▶ _Collected data entries_:
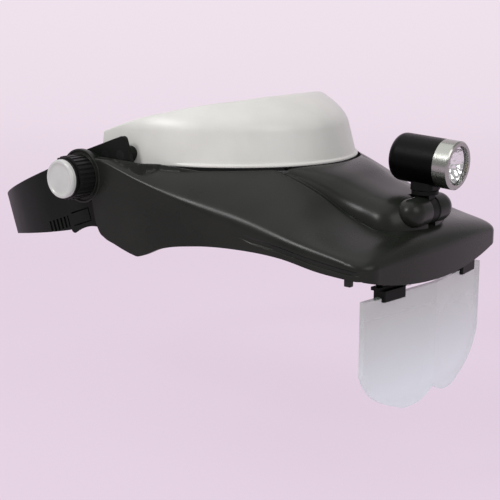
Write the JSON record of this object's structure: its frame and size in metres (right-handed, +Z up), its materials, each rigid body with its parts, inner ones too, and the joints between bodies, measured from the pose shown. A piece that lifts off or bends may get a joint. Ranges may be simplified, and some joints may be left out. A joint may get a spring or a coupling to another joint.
{
  "type": "lighted head magnifier",
  "caption": "Headband magnifier: adjustable band with a padded forehead plate, a tilting visor, a clip-in two-lobed lens plate and a small swivelling lamp.",
  "frame": {"origin": "middle of the visor's tilt axis, between the two side knobs, level with the wearer's temples", "axes": "+Z up, -Y to the front, where the brim points, +X to the wearer's left"},
  "size_m": [0.197, 0.2896, 0.1455],
  "materials": {
    "smoke_plastic": "satin moulded",
    "band_plastic": "matt moulded",
    "pearl_plastic": "soft gloss",
    "foam": "cloth-faced foam",
    "steel": "plated",
    "brass": "plain",
    "knob_black": "moulded",
    "knob_white": "gloss",
    "lens_clear": "polished clear",
    "lamp_black": "black anodised",
    "lamp_silver": "turned bright",
    "mirror_cup": "polished",
    "led": "clear dome",
    "board": "lacquered",
    "washer": "plain",
    "inner_plastic": "plain"
  },
  "bodies": {
    "headband": {"forehead_plate": "pearl_plastic", "forehead_pad": "foam", "side_arm_right": "band_plastic", "side_arm_left": "band_plastic", "arm_rivets": "steel", "pivot_bolt_right": "steel", "pivot_bolt_left": "steel", "pivot_washer_right": "washer", "pivot_washer_left": "washer"},
    "strap": {"rear_strap": "band_plastic"},
    "visor": {"visor_shell": "smoke_plastic", "lens_clip_right": "band_plastic", "lens_clip_left": "band_plastic", "clip_screws": "steel", "tilt_screw": "steel"},
    "lens": {"lens_plate": "lens_clear"},
    "lamp_arm": {"lamp_tongue": "band_plastic"},
    "lamp": {"lamp_shoe": "band_plastic", "swivel_rivet": "steel", "lamp_bezel": "lamp_silver", "lamp_window": "lens_clear", "lamp_reflector": "mirror_cup", "led_emitter": "led", "led_board": "board", "contact_spring": "brass", "button_cells": "steel", "cell_sleeve": "inner_plastic", "lamp_barrel": "lamp_black", "tail_cap": "lamp_black", "switch_body": "inner_plastic"},
    "button": {"switch_button": "knob_black"},
    "knob_right": {"knob_base_right": "knob_black", "knob_nut_right": "brass", "knob_cap_right": "knob_white"},
    "knob_left": {"knob_base_left": "knob_black", "knob_nut_left": "brass", "knob_cap_left": "knob_white"}
  },
  "joints": [
    {"name": "strap_size", "type": "slide", "parent": "headband", "child": "strap", "axis": [0, 0.9455, -0.3256], "range_m": [-0.013, 0.013]},
    {"name": "visor_tilt", "type": "hinge", "parent": "headband", "child": "visor", "pos_m": [0, 0, 0], "axis": [-1, 0, 0], "range_deg": [-10, 65]},
    {"name": "knob_turn_right", "type": "hinge", "parent": "headband", "child": "knob_right", "pos_m": [-0.09, 0, 0], "axis": [-1, 0, 0], "range_deg": [0, 360]},
    {"name": "knob_turn_left", "type": "hinge", "parent": "headband", "child": "knob_left", "pos_m": [0.09, 0, 0], "axis": [1, 0, 0], "range_deg": [0, 360]},
    {"name": "lens_pull", "type": "slide", "parent": "visor", "child": "lens", "axis": [0, 0, -1], "range_m": [0, 0.012]},
    {"name": "lamp_tilt", "type": "hinge", "parent": "visor", "child": "lamp_arm", "pos_m": [0, -0.1515, -0.012], "axis": [1, 0, 0], "range_deg": [-8, 45]},
    {"name": "lamp_swivel", "type": "hinge", "parent": "lamp_arm", "child": "lamp", "pos_m": [0, -0.1515, -0.003], "axis": [0, 0, 1], "range_deg": [-45, 45]},
    {"name": "button_press", "type": "slide", "parent": "lamp", "child": "button", "axis": [0, -0.9978, -0.0663], "range_m": [0, 0.0008], "stiffness_N_per_m": 1500}
  ]
}
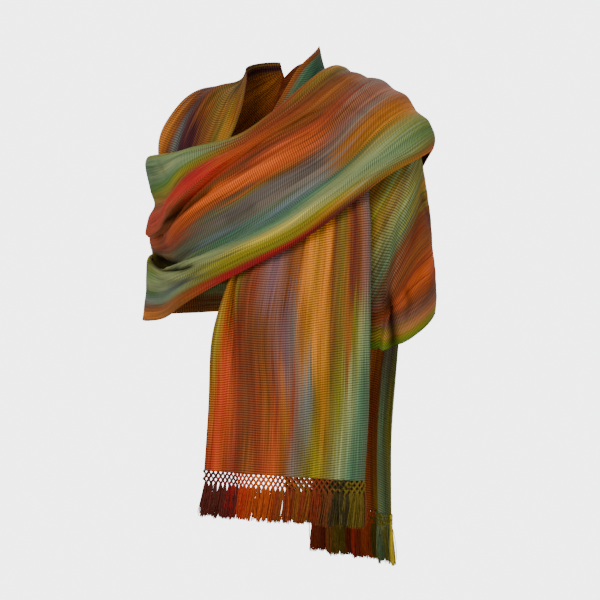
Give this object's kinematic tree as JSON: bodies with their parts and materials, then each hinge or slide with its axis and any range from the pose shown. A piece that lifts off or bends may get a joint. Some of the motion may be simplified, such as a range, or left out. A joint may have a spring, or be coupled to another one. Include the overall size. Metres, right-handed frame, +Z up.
{
  "type": "worn handwoven shawl",
  "caption": "Long striped handwoven shawl in its worn form: round the neck and shoulders, up across the chest, hanging down front and back to knotted fringes.",
  "frame": {"origin": "middle of the base of the neck, where the shawl is held up", "axes": "+X to the wearer's left, +Y to the wearer's back, +Z up"},
  "size_m": [0.5015, 0.303, 0.765],
  "materials": {
    "front_fall_cloth": "handwoven warp stripes with fine cross ribs, soft and matt with a slight sheen",
    "left_shoulder_cloth": "handwoven warp stripes with fine cross ribs, soft and matt with a slight sheen",
    "left_sleeve_cloth": "handwoven warp stripes with fine cross ribs, soft and matt with a slight sheen",
    "back_stretch_cloth": "handwoven warp stripes with fine cross ribs, soft and matt with a slight sheen",
    "right_shoulder_cloth": "handwoven warp stripes with fine cross ribs, soft and matt with a slight sheen",
    "chest_band_cloth": "handwoven warp stripes with fine cross ribs, soft and matt with a slight sheen",
    "back_fall_cloth": "handwoven warp stripes with fine cross ribs, soft and matt with a slight sheen",
    "front_fringe_yarn": "knotted net and loose warp yarn, matt",
    "back_fringe_yarn": "knotted net and loose warp yarn, matt"
  },
  "bodies": {
    "root": {"front_fall": "front_fall_cloth", "left_shoulder": "left_shoulder_cloth", "left_sleeve": "left_sleeve_cloth", "back_stretch": "back_stretch_cloth", "right_shoulder": "right_shoulder_cloth", "chest_band": "chest_band_cloth", "back_fall": "back_fall_cloth", "front_fringe": "front_fringe_yarn", "back_fringe": "back_fringe_yarn"}
  },
  "joints": []
}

▶ _Problem to work on_: Write out all of the records once more, exactly.

▶ _Answer to this task_:
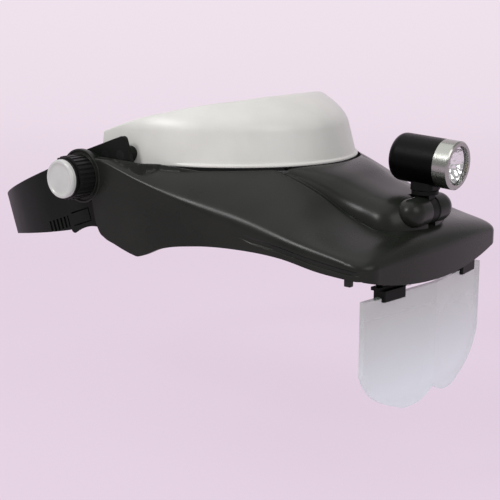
Write the JSON record of this object's structure: its frame and size in metres (right-handed, +Z up), its materials, each rigid body with its parts, inner ones too, and the joints between bodies, measured from the pose shown. A piece that lifts off or bends may get a joint. Ranges may be simplified, and some joints may be left out. A joint may get a spring or a coupling to another joint.
{
  "type": "lighted head magnifier",
  "caption": "Headband magnifier: adjustable band with a padded forehead plate, a tilting visor, a clip-in two-lobed lens plate and a small swivelling lamp.",
  "frame": {"origin": "middle of the visor's tilt axis, between the two side knobs, level with the wearer's temples", "axes": "+Z up, -Y to the front, where the brim points, +X to the wearer's left"},
  "size_m": [0.197, 0.2896, 0.1455],
  "materials": {
    "smoke_plastic": "satin moulded",
    "band_plastic": "matt moulded",
    "pearl_plastic": "soft gloss",
    "foam": "cloth-faced foam",
    "steel": "plated",
    "brass": "plain",
    "knob_black": "moulded",
    "knob_white": "gloss",
    "lens_clear": "polished clear",
    "lamp_black": "black anodised",
    "lamp_silver": "turned bright",
    "mirror_cup": "polished",
    "led": "clear dome",
    "board": "lacquered",
    "washer": "plain",
    "inner_plastic": "plain"
  },
  "bodies": {
    "headband": {"forehead_plate": "pearl_plastic", "forehead_pad": "foam", "side_arm_right": "band_plastic", "side_arm_left": "band_plastic", "arm_rivets": "steel", "pivot_bolt_right": "steel", "pivot_bolt_left": "steel", "pivot_washer_right": "washer", "pivot_washer_left": "washer"},
    "strap": {"rear_strap": "band_plastic"},
    "visor": {"visor_shell": "smoke_plastic", "lens_clip_right": "band_plastic", "lens_clip_left": "band_plastic", "clip_screws": "steel", "tilt_screw": "steel"},
    "lens": {"lens_plate": "lens_clear"},
    "lamp_arm": {"lamp_tongue": "band_plastic"},
    "lamp": {"lamp_shoe": "band_plastic", "swivel_rivet": "steel", "lamp_bezel": "lamp_silver", "lamp_window": "lens_clear", "lamp_reflector": "mirror_cup", "led_emitter": "led", "led_board": "board", "contact_spring": "brass", "button_cells": "steel", "cell_sleeve": "inner_plastic", "lamp_barrel": "lamp_black", "tail_cap": "lamp_black", "switch_body": "inner_plastic"},
    "button": {"switch_button": "knob_black"},
    "knob_right": {"knob_base_right": "knob_black", "knob_nut_right": "brass", "knob_cap_right": "knob_white"},
    "knob_left": {"knob_base_left": "knob_black", "knob_nut_left": "brass", "knob_cap_left": "knob_white"}
  },
  "joints": [
    {"name": "strap_size", "type": "slide", "parent": "headband", "child": "strap", "axis": [0, 0.9455, -0.3256], "range_m": [-0.013, 0.013]},
    {"name": "visor_tilt", "type": "hinge", "parent": "headband", "child": "visor", "pos_m": [0, 0, 0], "axis": [-1, 0, 0], "range_deg": [-10, 65]},
    {"name": "knob_turn_right", "type": "hinge", "parent": "headband", "child": "knob_right", "pos_m": [-0.09, 0, 0], "axis": [-1, 0, 0], "range_deg": [0, 360]},
    {"name": "knob_turn_left", "type": "hinge", "parent": "headband", "child": "knob_left", "pos_m": [0.09, 0, 0], "axis": [1, 0, 0], "range_deg": [0, 360]},
    {"name": "lens_pull", "type": "slide", "parent": "visor", "child": "lens", "axis": [0, 0, -1], "range_m": [0, 0.012]},
    {"name": "lamp_tilt", "type": "hinge", "parent": "visor", "child": "lamp_arm", "pos_m": [0, -0.1515, -0.012], "axis": [1, 0, 0], "range_deg": [-8, 45]},
    {"name": "lamp_swivel", "type": "hinge", "parent": "lamp_arm", "child": "lamp", "pos_m": [0, -0.1515, -0.003], "axis": [0, 0, 1], "range_deg": [-45, 45]},
    {"name": "button_press", "type": "slide", "parent": "lamp", "child": "button", "axis": [0, -0.9978, -0.0663], "range_m": [0, 0.0008], "stiffness_N_per_m": 1500}
  ]
}
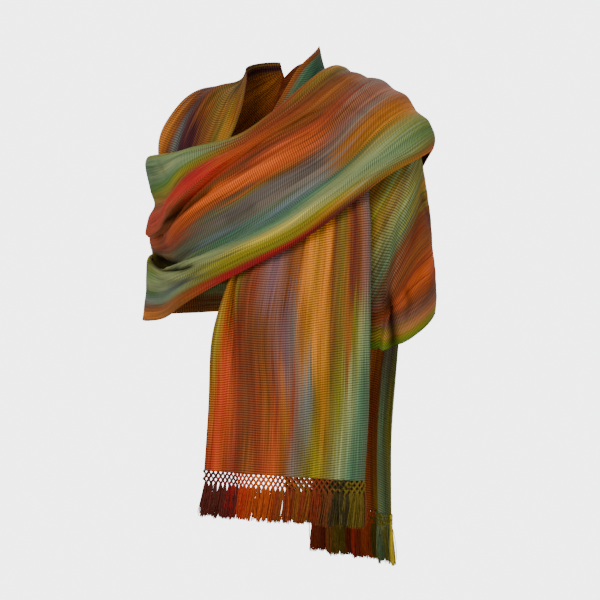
Give this object's kinematic tree as JSON: bodies with their parts and materials, then each hinge or slide with its axis and any range from the pose shown. A piece that lifts off or bends may get a joint. Some of the motion may be simplified, such as a range, or left out. A joint may have a spring, or be coupled to another one. Include the overall size. Metres, right-handed frame, +Z up.
{
  "type": "worn handwoven shawl",
  "caption": "Long striped handwoven shawl in its worn form: round the neck and shoulders, up across the chest, hanging down front and back to knotted fringes.",
  "frame": {"origin": "middle of the base of the neck, where the shawl is held up", "axes": "+X to the wearer's left, +Y to the wearer's back, +Z up"},
  "size_m": [0.5015, 0.303, 0.765],
  "materials": {
    "front_fall_cloth": "handwoven warp stripes with fine cross ribs, soft and matt with a slight sheen",
    "left_shoulder_cloth": "handwoven warp stripes with fine cross ribs, soft and matt with a slight sheen",
    "left_sleeve_cloth": "handwoven warp stripes with fine cross ribs, soft and matt with a slight sheen",
    "back_stretch_cloth": "handwoven warp stripes with fine cross ribs, soft and matt with a slight sheen",
    "right_shoulder_cloth": "handwoven warp stripes with fine cross ribs, soft and matt with a slight sheen",
    "chest_band_cloth": "handwoven warp stripes with fine cross ribs, soft and matt with a slight sheen",
    "back_fall_cloth": "handwoven warp stripes with fine cross ribs, soft and matt with a slight sheen",
    "front_fringe_yarn": "knotted net and loose warp yarn, matt",
    "back_fringe_yarn": "knotted net and loose warp yarn, matt"
  },
  "bodies": {
    "root": {"front_fall": "front_fall_cloth", "left_shoulder": "left_shoulder_cloth", "left_sleeve": "left_sleeve_cloth", "back_stretch": "back_stretch_cloth", "right_shoulder": "right_shoulder_cloth", "chest_band": "chest_band_cloth", "back_fall": "back_fall_cloth", "front_fringe": "front_fringe_yarn", "back_fringe": "back_fringe_yarn"}
  },
  "joints": []
}